### Data for processing

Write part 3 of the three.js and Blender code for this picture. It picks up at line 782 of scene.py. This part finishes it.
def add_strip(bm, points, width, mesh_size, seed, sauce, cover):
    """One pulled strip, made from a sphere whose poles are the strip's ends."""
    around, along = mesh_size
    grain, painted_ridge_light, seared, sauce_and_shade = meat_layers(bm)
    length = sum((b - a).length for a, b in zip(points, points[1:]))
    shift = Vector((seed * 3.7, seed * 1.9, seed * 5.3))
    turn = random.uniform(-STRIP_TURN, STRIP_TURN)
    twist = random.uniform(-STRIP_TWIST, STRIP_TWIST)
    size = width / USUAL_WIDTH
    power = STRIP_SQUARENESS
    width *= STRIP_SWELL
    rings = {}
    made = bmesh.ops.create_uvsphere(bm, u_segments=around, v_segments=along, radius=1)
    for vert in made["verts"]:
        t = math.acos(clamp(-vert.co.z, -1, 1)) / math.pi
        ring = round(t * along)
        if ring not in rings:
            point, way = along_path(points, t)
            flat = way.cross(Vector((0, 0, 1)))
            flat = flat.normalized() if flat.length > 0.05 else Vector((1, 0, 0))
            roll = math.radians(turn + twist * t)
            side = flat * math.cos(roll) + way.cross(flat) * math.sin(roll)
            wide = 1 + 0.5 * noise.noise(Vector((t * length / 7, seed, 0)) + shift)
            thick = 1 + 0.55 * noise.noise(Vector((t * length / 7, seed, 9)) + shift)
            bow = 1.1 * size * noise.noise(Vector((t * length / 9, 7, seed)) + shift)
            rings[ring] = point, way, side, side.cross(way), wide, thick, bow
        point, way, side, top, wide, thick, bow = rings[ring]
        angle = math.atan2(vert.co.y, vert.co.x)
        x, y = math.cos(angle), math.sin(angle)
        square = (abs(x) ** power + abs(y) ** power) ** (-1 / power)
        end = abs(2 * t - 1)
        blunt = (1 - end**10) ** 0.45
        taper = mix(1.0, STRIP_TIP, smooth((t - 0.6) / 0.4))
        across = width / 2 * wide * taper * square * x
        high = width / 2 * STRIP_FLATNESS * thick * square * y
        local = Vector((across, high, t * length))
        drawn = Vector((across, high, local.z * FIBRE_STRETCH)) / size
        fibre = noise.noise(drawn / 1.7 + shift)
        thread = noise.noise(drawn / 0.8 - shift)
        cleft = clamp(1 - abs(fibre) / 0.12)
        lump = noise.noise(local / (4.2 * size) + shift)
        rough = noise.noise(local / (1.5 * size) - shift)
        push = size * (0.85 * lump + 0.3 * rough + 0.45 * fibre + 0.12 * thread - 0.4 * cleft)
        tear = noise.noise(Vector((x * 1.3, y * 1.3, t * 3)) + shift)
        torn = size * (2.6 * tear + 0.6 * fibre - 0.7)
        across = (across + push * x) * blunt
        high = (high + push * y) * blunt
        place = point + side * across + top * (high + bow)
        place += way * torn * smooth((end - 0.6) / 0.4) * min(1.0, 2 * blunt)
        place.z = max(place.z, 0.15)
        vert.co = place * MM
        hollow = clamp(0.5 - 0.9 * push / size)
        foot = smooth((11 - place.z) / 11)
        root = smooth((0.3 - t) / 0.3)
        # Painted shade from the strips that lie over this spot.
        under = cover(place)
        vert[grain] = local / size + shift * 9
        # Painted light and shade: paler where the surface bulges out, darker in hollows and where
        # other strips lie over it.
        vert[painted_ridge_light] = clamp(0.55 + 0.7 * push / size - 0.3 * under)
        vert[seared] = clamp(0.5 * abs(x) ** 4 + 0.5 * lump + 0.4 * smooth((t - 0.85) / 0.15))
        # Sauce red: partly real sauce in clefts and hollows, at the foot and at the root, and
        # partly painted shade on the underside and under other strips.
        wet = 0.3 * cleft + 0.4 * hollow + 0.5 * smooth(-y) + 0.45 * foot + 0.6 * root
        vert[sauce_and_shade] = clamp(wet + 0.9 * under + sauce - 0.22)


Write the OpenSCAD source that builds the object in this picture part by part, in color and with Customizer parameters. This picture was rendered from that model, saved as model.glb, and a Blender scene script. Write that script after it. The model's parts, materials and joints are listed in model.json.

######

Goal of the exercise ->
Reproduce all data above, unchanged.

Response to the exercise ->
Write part 3 of the three.js and Blender code for this picture. It picks up at line 782 of scene.py. This part finishes it.
def add_strip(bm, points, width, mesh_size, seed, sauce, cover):
    """One pulled strip, made from a sphere whose poles are the strip's ends."""
    around, along = mesh_size
    grain, painted_ridge_light, seared, sauce_and_shade = meat_layers(bm)
    length = sum((b - a).length for a, b in zip(points, points[1:]))
    shift = Vector((seed * 3.7, seed * 1.9, seed * 5.3))
    turn = random.uniform(-STRIP_TURN, STRIP_TURN)
    twist = random.uniform(-STRIP_TWIST, STRIP_TWIST)
    size = width / USUAL_WIDTH
    power = STRIP_SQUARENESS
    width *= STRIP_SWELL
    rings = {}
    made = bmesh.ops.create_uvsphere(bm, u_segments=around, v_segments=along, radius=1)
    for vert in made["verts"]:
        t = math.acos(clamp(-vert.co.z, -1, 1)) / math.pi
        ring = round(t * along)
        if ring not in rings:
            point, way = along_path(points, t)
            flat = way.cross(Vector((0, 0, 1)))
            flat = flat.normalized() if flat.length > 0.05 else Vector((1, 0, 0))
            roll = math.radians(turn + twist * t)
            side = flat * math.cos(roll) + way.cross(flat) * math.sin(roll)
            wide = 1 + 0.5 * noise.noise(Vector((t * length / 7, seed, 0)) + shift)
            thick = 1 + 0.55 * noise.noise(Vector((t * length / 7, seed, 9)) + shift)
            bow = 1.1 * size * noise.noise(Vector((t * length / 9, 7, seed)) + shift)
            rings[ring] = point, way, side, side.cross(way), wide, thick, bow
        point, way, side, top, wide, thick, bow = rings[ring]
        angle = math.atan2(vert.co.y, vert.co.x)
        x, y = math.cos(angle), math.sin(angle)
        square = (abs(x) ** power + abs(y) ** power) ** (-1 / power)
        end = abs(2 * t - 1)
        blunt = (1 - end**10) ** 0.45
        taper = mix(1.0, STRIP_TIP, smooth((t - 0.6) / 0.4))
        across = width / 2 * wide * taper * square * x
        high = width / 2 * STRIP_FLATNESS * thick * square * y
        local = Vector((across, high, t * length))
        drawn = Vector((across, high, local.z * FIBRE_STRETCH)) / size
        fibre = noise.noise(drawn / 1.7 + shift)
        thread = noise.noise(drawn / 0.8 - shift)
        cleft = clamp(1 - abs(fibre) / 0.12)
        lump = noise.noise(local / (4.2 * size) + shift)
        rough = noise.noise(local / (1.5 * size) - shift)
        push = size * (0.85 * lump + 0.3 * rough + 0.45 * fibre + 0.12 * thread - 0.4 * cleft)
        tear = noise.noise(Vector((x * 1.3, y * 1.3, t * 3)) + shift)
        torn = size * (2.6 * tear + 0.6 * fibre - 0.7)
        across = (across + push * x) * blunt
        high = (high + push * y) * blunt
        place = point + side * across + top * (high + bow)
        place += way * torn * smooth((end - 0.6) / 0.4) * min(1.0, 2 * blunt)
        place.z = max(place.z, 0.15)
        vert.co = place * MM
        hollow = clamp(0.5 - 0.9 * push / size)
        foot = smooth((11 - place.z) / 11)
        root = smooth((0.3 - t) / 0.3)
        # Painted shade from the strips that lie over this spot.
        under = cover(place)
        vert[grain] = local / size + shift * 9
        # Painted light and shade: paler where the surface bulges out, darker in hollows and where
        # other strips lie over it.
        vert[painted_ridge_light] = clamp(0.55 + 0.7 * push / size - 0.3 * under)
        vert[seared] = clamp(0.5 * abs(x) ** 4 + 0.5 * lump + 0.4 * smooth((t - 0.85) / 0.15))
        # Sauce red: partly real sauce in clefts and hollows, at the foot and at the root, and
        # partly painted shade on the underside and under other strips.
        wet = 0.3 * cleft + 0.4 * hollow + 0.5 * smooth(-y) + 0.45 * foot + 0.6 * root
        vert[sauce_and_shade] = clamp(wet + 0.9 * under + sauce - 0.22)


Write the OpenSCAD source that builds the object in this picture part by part, in color and with Customizer parameters. This picture was rendered from that model, saved as model.glb, and a Blender scene script. Write that script after it. The model's parts, materials and joints are listed in model.json.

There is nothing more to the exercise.